In verse, on the other hand, diphthongization of two strong vowels is
not only allowable but common. This would probably not be the case if
the same thing did not have considerable justification in colloquial
practice. As a matter of fact we frequently hear _ahora_ pronounced
_áora_ with diphthongization and shift of stress.
Of the three strong vowels, _a_ is "dominant" over _o_ and _e_; _o_ is
dominant over _e_; and any one of the three is dominant over _u_ or _i_.
A dominant vowel is one which has the power of attracting to itself the
stress which, except for diphthongization, would fall on the other
vowel with which it unites. The vowel losing the stress is called the
"absorbed" vowel. This principle, which we find exemplified in the
earliest poetic monuments of the language, must be thoroughly understood
by the student of modern Spanish verse.
SYNERESIS
Syneresis is the uniting of two or three vowels, each of which is
ordinarily possessed of full syllabic value, into a diphthong or a
triphthong, thereby reducing the number of syllables in the word; _h_
does not interfere with syneresis. Thus, _aérea_ is normally a word of
four syllables. In this verse it counts as three.
Mística y aérea dudosa visión (12)
(The numbers in parentheses indicate the syllables in the verse.
Remember that the figure represents the theoretical number of syllables
in the line, and indicates the actual number only in the case of
the _verso llano_. Furthermore, the figure has been determined by a
comparison with adjacent lines in the same stanzas, verses which offer
no metrical difficulties. ) So likewise in:
Y en aérea fantástica danza (10)
In the following we have double syneresis, and the word has but two
syllables:
Aerea como dorada mariposa (11)
Examples of syneresis after the tonic stress:
Rechinan girando las férreas veletas (12)
Todos atropellándoos en montón (11)
Palpa en torno de sí, y el impio jura (11)

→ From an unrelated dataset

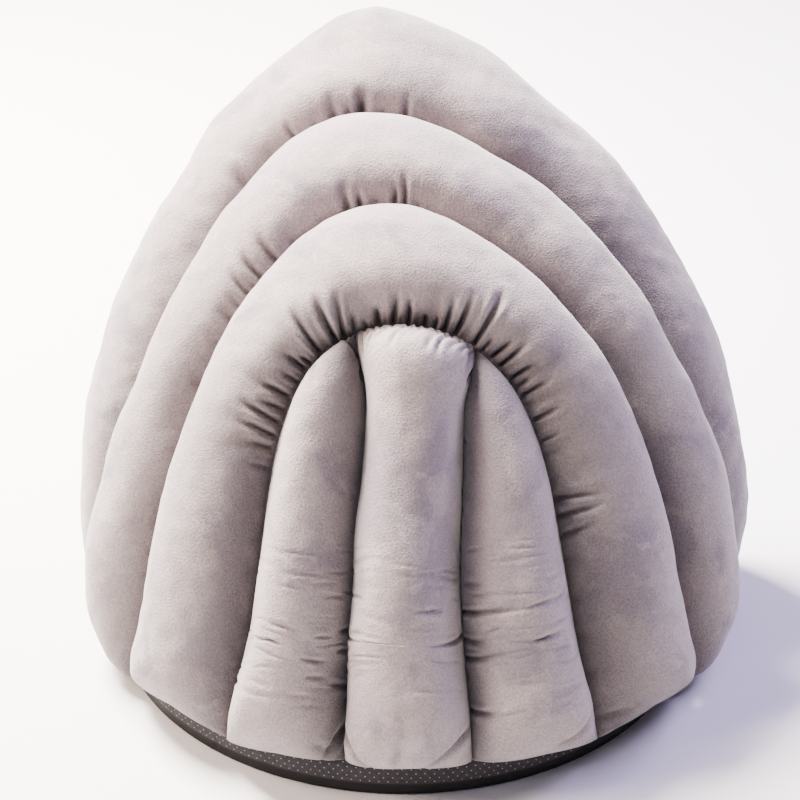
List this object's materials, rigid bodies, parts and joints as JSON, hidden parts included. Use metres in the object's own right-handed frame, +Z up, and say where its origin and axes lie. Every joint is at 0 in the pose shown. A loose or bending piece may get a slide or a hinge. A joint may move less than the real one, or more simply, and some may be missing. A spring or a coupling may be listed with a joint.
{
  "type": "shell-shaped pet cave bed",
  "caption": "Shell-shaped soft pet cave: stuffed velvet arches rise round a channelled back panel on a padded non-slip base, open at the front.",
  "frame": {"origin": "middle of the circle on which the arches stand, on the floor", "axes": "+Z up, +Y out of the mouth, +X across to the right as seen from behind"},
  "size_m": [0.4185, 0.3726, 0.3424],
  "materials": {
    "velvet": "short pile, taupe grey",
    "non_slip_cloth": "matt black woven cloth with small grip dots"
  },
  "bodies": {
    "root": {"rim_arch": "velvet", "middle_arch": "velvet", "inner_arch": "velvet", "left_channel": "velvet", "centre_channel": "velvet", "right_channel": "velvet", "base_pad": "non_slip_cloth"}
  },
  "joints": []
}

_Impio_, usually _impío_, is one of a number of words admitting of two
stresses. Such are called words of double accentuation. The principle is
different from that governing the stress-shift explained above. The word
has its ordinary value in the following:
«Bienvenida la luz,» dijo el impío (11)
Examples of syneresis before the tonic stress:
Se siente con sus lágrimas ahogar (11)
Tu pecho de roedor remordimiento (11)
¡Ay! El que la triste realidad palpó! (12)
Toda la sangre coagulada envía (11)
¿Quién en su propia sangre los ahogó? (11)
Tanto delirio a realizar alcanza (11)
Ahogar me siento en infernal tortura (11)
Examples of syneresis under stress:
El blanco ropaje que ondeante se ve (12)
Las piedras con las piedras se golpearon (11)
Ahora adelante? » Dijo, y en seguida (11)
In the first two examples there is no stress-shift. In the third, the
stress travels from the _o_ of _Ahora_ to the initial _a_. In the
following example _ahora_ has three syllables:
Será más tarde que ahora (8)
The rule regarding syneresis under stress is that it is allowable, with
or without resulting stress-shift, except when the combinations _éa_,
_éo_, _óa_, are involved. Espronceda violates the rule in this instance:
Veame en vuestros brazos y máteme luego (12)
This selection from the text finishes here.